HitFix: What skillsets were you looking to show off? What were going to be able to show us you do particularly well?
Rob: Here's the deal: I was immediately attracted to Sheila because she's an amazing woman. She's cosmopolitan, but put her in field? She built a log home on her own. I built a log home. She was born in Alaska. I work in Alaska. She has four or five brothers who took her out fishing and they worked on a ranch. I work on a ranch. In the years that we've gotten to know each other, got engaged, got ready to get married, we would build bridges, we would put in culvers, we would cut stacks of firewood, we sailed boats, we camp out in just sleeping bags in the cold, we ride snowmobiles and get them caught in avalanches and dig 'em out. We were ready. We knew we had the stamina. She has incredible stamina. And mechanically, I've done such amazing things as a lumberjack competitor and as an adventurer-outdoorsman that we were just ready. I was carrying a roll of duct tape. I was carrying fishhooks. I had wire.

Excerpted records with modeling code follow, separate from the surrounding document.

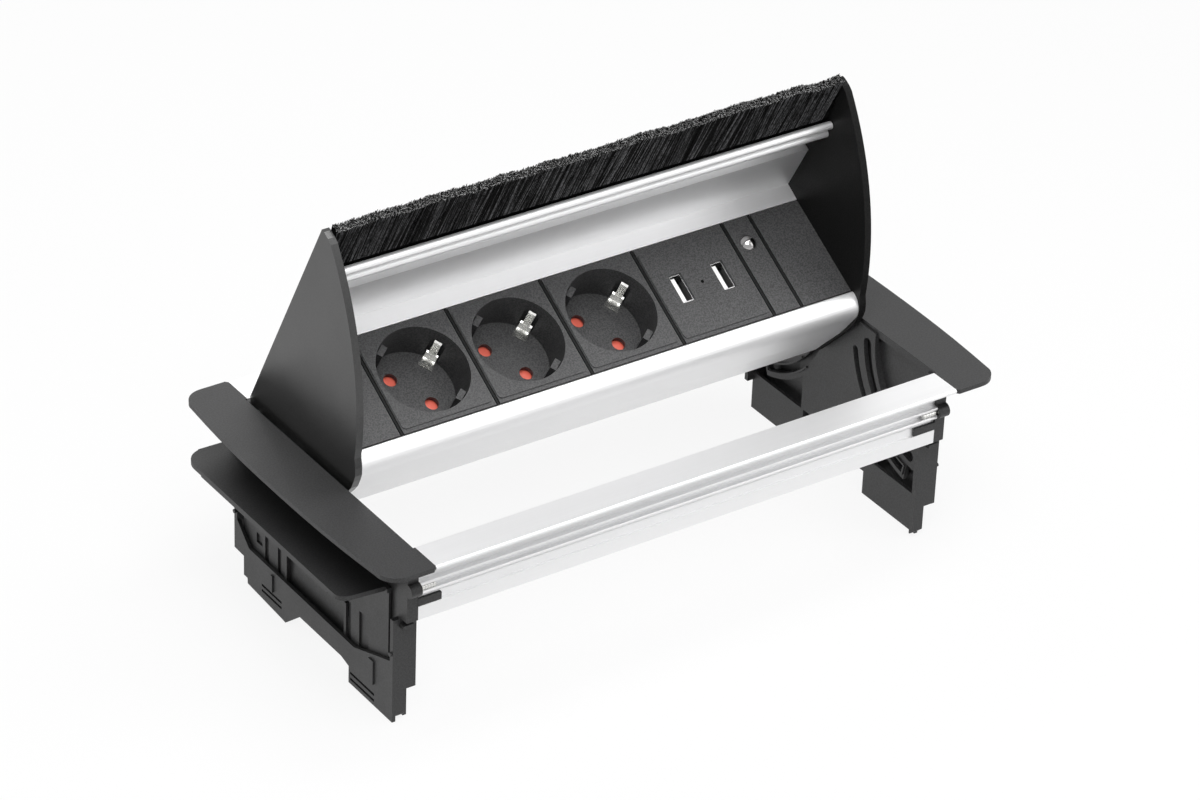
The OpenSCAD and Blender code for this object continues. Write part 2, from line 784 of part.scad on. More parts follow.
module shutters(k) {
    color(shutter_red) on_panel(socket_x(k), recess_up) shutter();
}

// Return spring of a shutter, a round wire coil
module coil(r, wire, pitch, turns) {
    step = 20;
    side = 6;
    n = floor(turns * 360 / step);
    ring = [for (i = [0 : n]) let(a = i * step) [for (j = [0 : side - 1]) let(b = j * 360 / side)
        [(r + wire * cos(b)) * cos(a), (r + wire * cos(b)) * sin(a),
            pitch * a / 360 + wire * sin(b)]]];
    points = [for (p = ring) each p];
    walls = [for (i = [0 : n - 1], j = [0 : side - 1])
        [i * side + j, i * side + (j + 1) % side, (i + 1) * side + (j + 1) % side,
            (i + 1) * side + j]];
    polyhedron(points, concat([[for (j = [0 : side - 1]) side - 1 - j]], walls,
        [[for (j = [0 : side - 1]) n * side + j]]));
}

module shutter_springs() {
    color(steel)
        for (k = [0 : 2]) on_panel(socket_x(k), recess_up)
            translate([0, 0, shutter_floor - 4.6]) coil(2.45, 0.35, 1.15, 3.9);
}

// Slit sleeves that grip the plug pins
module pin_sleeves() {
    color(brass)
        for (k = [0 : 2], s = [-1, 1]) on_panel(socket_x(k), recess_up)
            translate([pin_at(s)[0], pin_at(s)[1], 0])
                difference() {
                    union() {
                        translate([0, 0, sleeve_bottom])
                            cylinder(h = shutter_floor - sleeve_bottom - 0.4, r = 3.2);
                        translate([0, 0, base_bottom]) cylinder(h = 2.1, r = 1.0);
                    }
                    translate([0, 0, sleeve_bottom + 1]) cylinder(h = 20, r = 2.35);
                    translate([-5, -0.4, sleeve_bottom + 3]) cube([10, 0.8, 20]);
                }
}

// Earth clip: a wide foot on the recess floor, a narrow spring arm up the wall and a tab
// to the earth bar
module earth_clip() {
    t = 0.8;
    mouth = -3.2;
    translate([0, 3.2, 0]) rotate([90, 0, 0]) linear_extrude(6.4)
        polygon([[13.0, floor_z], [18.2, floor_z], [18.2, floor_z + t], [13.0, floor_z + t]]);
    translate([0, 2.6, 0]) rotate([90, 0, 0]) linear_extrude(5.2)
        polygon([[16.6, floor_z], [18.2, floor_z], [19.4, floor_z + 3.4], [18.3, floor_z + 5.1],
            [17.5, floor_z + 4.6], [18.2, floor_z + 3.6], [17.6, floor_z + t], [16.6, floor_z + t]]);
    translate([0, 1.6, 0]) rotate([90, 0, 0]) linear_extrude(3.2)
        polygon([[18.9, floor_z + 4.2], [16.2, floor_z + 8.6], [18.6, mouth - 0.8], [18.0, mouth],
            [17.2, mouth - 0.6], [15.2, floor_z + 8.6], [18.0, floor_z + 3.8]]);
    translate([tab_r - t / 2, -1.5, base_bottom]) cube([t, 3, floor_z - base_bottom + 0.1]);
}

module earth_clips() {
    color(steel)
        for (k = [0 : 2], s = [0, 180]) on_panel(socket_x(k), recess_up)
            rotate([0, 0, clip_angle + s]) earth_clip();
}

// Busbars along the back of the sockets
bar_x0 = -112;
bar_x1 = socket_x(2) + 14;

module busbar(up, width) {
    translate([bar_x0, up - width / 2, base_bottom - bar_t])
        cube([bar_x1 - bar_x0, width, bar_t]);
}

// The live bar is notched where the rungs of the earth bar end
module live_bar() {
    tab = [tab_r * cos(clip_angle), tab_r * sin(clip_angle)];
    color(brass) on_panel(0, recess_up)
        difference() {
            busbar(pin_at(-1)[1], 5);
            for (k = [0 : 2]) translate([socket_x(k) + tab[0] - 3, tab[1] - 3, base_bottom - 2])
                cube([6, 6, 4]);
        }
}

module neutral_bar() {
    color(brass) on_panel(0, recess_up) busbar(pin_at(1)[1], 5);
}

// The earth bar has a rung at each earth tab
module earth_bar() {
    tab = [tab_r * cos(clip_angle), tab_r * sin(clip_angle)];
    color(brass) on_panel(0, recess_up)
        translate([0, 0, base_bottom - bar_t]) {
            translate([bar_x0, tab[1] + 2.2, 0]) cube([bar_x1 + 8 - bar_x0, 4, bar_t]);
            for (k = [0 : 2]) translate([socket_x(k) + tab[0] - 2, tab[1] - 2.4, 0])
                cube([4, 6, bar_t]);
        }
}

module terminal_block() {
    color(dark_plastic) on_panel(0, recess_up)
        difference() {
            translate([bar_x0 - 4, -13, base_bottom - 1.9]) cube([12, 32, 14.3]);
            for (up = [pin_at(1)[1], pin_at(-1)[1], tab_r * sin(clip_angle) + 4.2]) {
                translate([bar_x0 - 1.5, up - 3, base_bottom - bar_t - 0.1]) cube([12, 6, 6]);
                translate([bar_x0 + 1.8, up, base_bottom + 3]) cylinder(h = 20, r = 1.7);
            }
        }
}

module terminal_screws() {
    color(steel) on_panel(0, recess_up)
        for (up = [pin_at(1)[1], pin_at(-1)[1], tab_r * sin(clip_angle) + 4.2])
            translate([bar_x0 + 1.8, up, base_bottom]) difference() {
                cylinder(h = 11, r = 1.6);
                translate([0, 0, 11]) cube([4, 0.6, 1.4], center = true);
            }
}

// Charger

usb_mid = usb_edge + module_pitch / 2;
shell_depth = 13.9;
board_t = 1.6;
port_up = 0.8;

module usb_insert() {
    color(black_plastic)
    on_panel(usb_mid, 0)
    difference() {
        insert_plate(-insert_w / 2, insert_w / 2);
        for (s = [-1, 1]) translate([s * port_pitch / 2, port_up, 0])
            cube([port_w + 0.3, port_l + 0.3, 10], center = true);
        translate([0, port_up, -5]) cylinder(h = 10, r = 0.8);
    }
}

module usb_shells() {
    t = 0.4;
    color(steel)
        for (s = [-1, 1]) on_panel(usb_mid + s * port_pitch / 2, port_up)
            difference() {
                translate([0, 0, -shell_depth / 2 - 0.15])
                    cube([port_w, port_l, shell_depth - 0.3], center = true);
                cube([port_w - 2 * t, port_l - 2 * t, 2 * shell_depth - 2 * t], center = true);
            }
}

module usb_tongues() {
    color("#e8e8e6")
        for (s = [-1, 1]) on_panel(usb_mid + s * port_pitch / 2, port_up)
            translate([-1.9, -5.6, -shell_depth + 0.45]) cube([1.8, 11.2, shell_depth - 1.65]);
}

module usb_board() {
    color("#1d5a36") on_panel(usb_mid, 0)
        translate([-18, -19, -shell_depth - board_t]) cube([36, 38, board_t]);
}

module usb_transformer() {
    color("#3a3a30") on_panel(usb_mid, 0)
        translate([-12, -4, -shell_depth - board_t - 9]) {
            cube([14, 14, 9]);
            translate([2, -1.5, 1.5]) cube([10, 17, 6]);
        }
}

module usb_capacitors() {
    color("#26304a") on_panel(usb_mid, 0)
        for (p = [[9, 10], [9, -2], [-6, -12]])
            translate([p[0], p[1], -shell_depth - board_t - 9.5]) cylinder(h = 9.5, r = 4);
}

module usb_light_pipe() {
    color("#d8dde2") on_panel(usb_mid, port_up)
        translate([0, 0, -shell_depth]) cylinder(h = shell_depth + pad_t - 0.1, r = 0.75);
}

// Back cover of the charger, open towards the panel
module usb_cover() {
    depth = shell_depth + board_t + 12;
    color(dark_plastic) on_panel(usb_mid, 0)
        difference() {
            translate([-20.5, -20.5, -depth]) cube([41, 41, depth - plate_t]);
            translate([-18.9, -18.9, -depth + 1.6]) cube([37.8, 37.8, depth]);
            translate([-18.2, -19.2, -shell_depth - board_t]) cube([36.4, 38.4, depth]);
        }
}

// Indicator

module indicator_plate() {
    color(black_plastic)
    on_panel(0, 0)
    difference() {
        translate([strip_edge + rib_w / 2 + rib_gap, -insert_h / 2, -plate_t])
            cube([strip_w - rib_w - 2 * rib_gap, insert_h, plate_t + 0.1]);
        translate([strip_edge + strip_w / 2, 11.4, -5]) cylinder(h = 10, d = dome_d + 0.2);
    }
}

module indicator_dome() {
    dome_h = 2.0;
    r = dome_d / 2;
    ball = (r * r + dome_h * dome_h) / (2 * dome_h);
    color("#c9ced2") on_panel(strip_edge + strip_w / 2, 11.4) {
        translate([0, 0, -3]) cylinder(h = 3.1, r = r);
        intersection() {
            translate([0, 0, dome_h - ball + 0.1]) sphere(r = ball, $fn = 64);
            cylinder(h = 10, r = r);
        }
        translate([0, 0, -3]) cylinder(h = 0.9, r = r + 0.9);
    }
}

module indicator_lamp() {
    color("#e6ebe6") on_panel(strip_edge + strip_w / 2, 11.4) {
        translate([0, 0, -8]) cylinder(h = 5, r = 2.4);
        translate([-3.2, -3.2, -9.4]) cube([6.4, 6.4, 1.4]);
        for (s = [-1, 1]) translate([s * 1.27, 0, -14]) cylinder(h = 5, r = 0.3);
    }
}

// Rubber gland where the mains cable enters the rear wall
module cable_gland() {
    color(dark_plastic)
    open_lid()
    translate([-88, lid_back, -34])
        rotate([90, 0, 0])
            rotate_extrude()
                polygon([[3.4, -2.6], [8.4, -2.6], [8.4, -0.2], [6.0, 0.2], [6.0, 2.9],
                    [7.2, 3.3], [6.2, 6.2], [3.4, 6.2]]);
}

right_bracket();
left_bracket();
front_rail();
rear_rail();
rail_screws();
hinge_pins();
right_clamp_wing();
left_clamp_wing();
body_profile();
right_cheek();
left_cheek();
guide_pins();
cheek_screws();
brush_holder();
brush_strip();
panel_frame();
left_blank();
right_blank();
socket_inserts(0);  // socket_insert_1
socket_inserts(1);  // socket_insert_2
socket_inserts(2);  // socket_insert_3
socket_bases(0);  // socket_base_1
socket_bases(1);  // socket_base_2
socket_bases(2);  // socket_base_3
shutters(0);  // shutter_1
shutters(1);  // shutter_2
shutters(2);  // shutter_3
shutter_springs();
pin_sleeves();
earth_clips();
live_bar();
neutral_bar();
earth_bar();
terminal_block();
terminal_screws();
usb_insert();
usb_shells();
usb_tongues();
usb_board();
usb_transformer();
usb_capacitors();
usb_light_pipe();
usb_cover();
indicator_plate();
indicator_dome();
indicator_lamp();
cable_gland();
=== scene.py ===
"""Looks of the in-desk power module: finishes, bristles, studio and camera."""

import json
import math
import random

import bpy
from mathutils import Matrix, Vector


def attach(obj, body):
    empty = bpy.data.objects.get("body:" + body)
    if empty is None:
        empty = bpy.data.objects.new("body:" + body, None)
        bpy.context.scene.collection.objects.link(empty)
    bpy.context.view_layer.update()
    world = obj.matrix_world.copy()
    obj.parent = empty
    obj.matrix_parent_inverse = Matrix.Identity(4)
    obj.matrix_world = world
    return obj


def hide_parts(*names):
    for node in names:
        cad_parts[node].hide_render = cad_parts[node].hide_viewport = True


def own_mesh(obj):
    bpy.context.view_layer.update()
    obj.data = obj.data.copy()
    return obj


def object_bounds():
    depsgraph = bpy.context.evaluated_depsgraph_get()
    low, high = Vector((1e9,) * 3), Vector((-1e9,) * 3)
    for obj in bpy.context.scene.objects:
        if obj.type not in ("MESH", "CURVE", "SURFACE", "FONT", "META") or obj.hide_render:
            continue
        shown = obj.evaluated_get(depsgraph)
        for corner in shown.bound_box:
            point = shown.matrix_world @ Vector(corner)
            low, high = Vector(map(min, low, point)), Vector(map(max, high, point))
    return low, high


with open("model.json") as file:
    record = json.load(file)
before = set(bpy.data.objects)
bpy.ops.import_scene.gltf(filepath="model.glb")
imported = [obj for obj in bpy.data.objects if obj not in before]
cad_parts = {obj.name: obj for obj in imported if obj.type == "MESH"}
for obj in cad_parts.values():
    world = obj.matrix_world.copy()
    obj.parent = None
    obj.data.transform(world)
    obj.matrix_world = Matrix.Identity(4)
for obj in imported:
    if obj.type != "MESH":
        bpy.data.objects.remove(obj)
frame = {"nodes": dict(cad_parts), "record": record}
CAD_BOX = [list(v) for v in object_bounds()]
NODES = frame["nodes"]
MM = 0.001

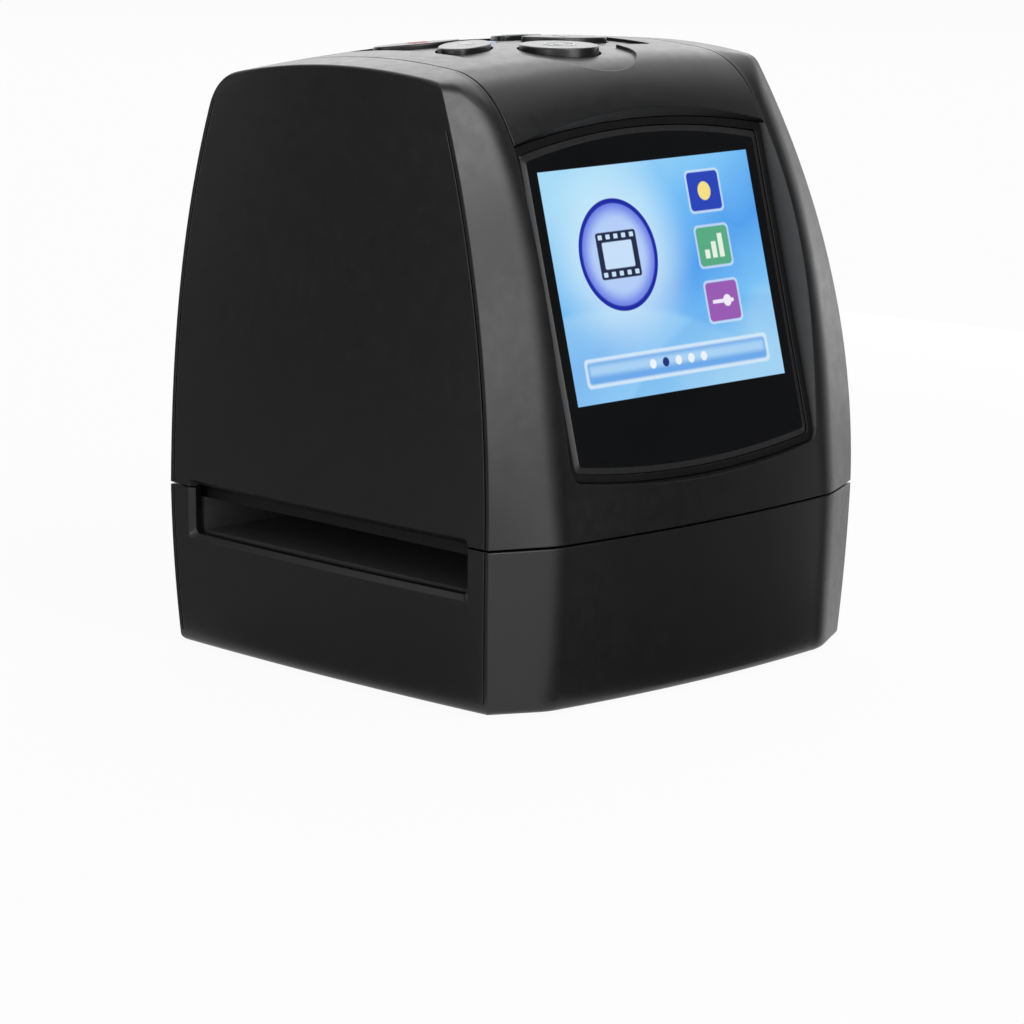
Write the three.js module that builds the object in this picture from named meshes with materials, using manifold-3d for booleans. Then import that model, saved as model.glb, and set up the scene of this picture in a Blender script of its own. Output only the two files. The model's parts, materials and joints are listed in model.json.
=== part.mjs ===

Sheila: It was a MacGyver kit.
Rob: I had gator clips. I had high tensile twine. No matter what we came to, if it required a mechanical effort, we were just gonna nail it. I even had a highly slick, woven tarp mat, so if there were things that we had to move, we could put it on this thing and hook it up to it and drag it and it would have been very low friction. We just had things really, really worked out and we never got to do it.
HitFix: As a last question, just out of pure curiosity... Sheila, how was the hasma? How were those Fallopian tubes?
Sheila: [Laughs.] Horrible. Horrible. There wasn't really a taste, but the texture and then once you let you mind go there for a minute on what you actually had in your mouth... I mean... Frog fallopian tubes? They were very kind with the editing, because it was very tough to keep them down and I had Rob there just saying, "Focus! Get 'em down." So that was helpful. You couldn't think about them. But fortunately there wasn't a horrible taste. They were tasteless. It was just the texture that was horrible.
Rob: I was envious. They looked really good.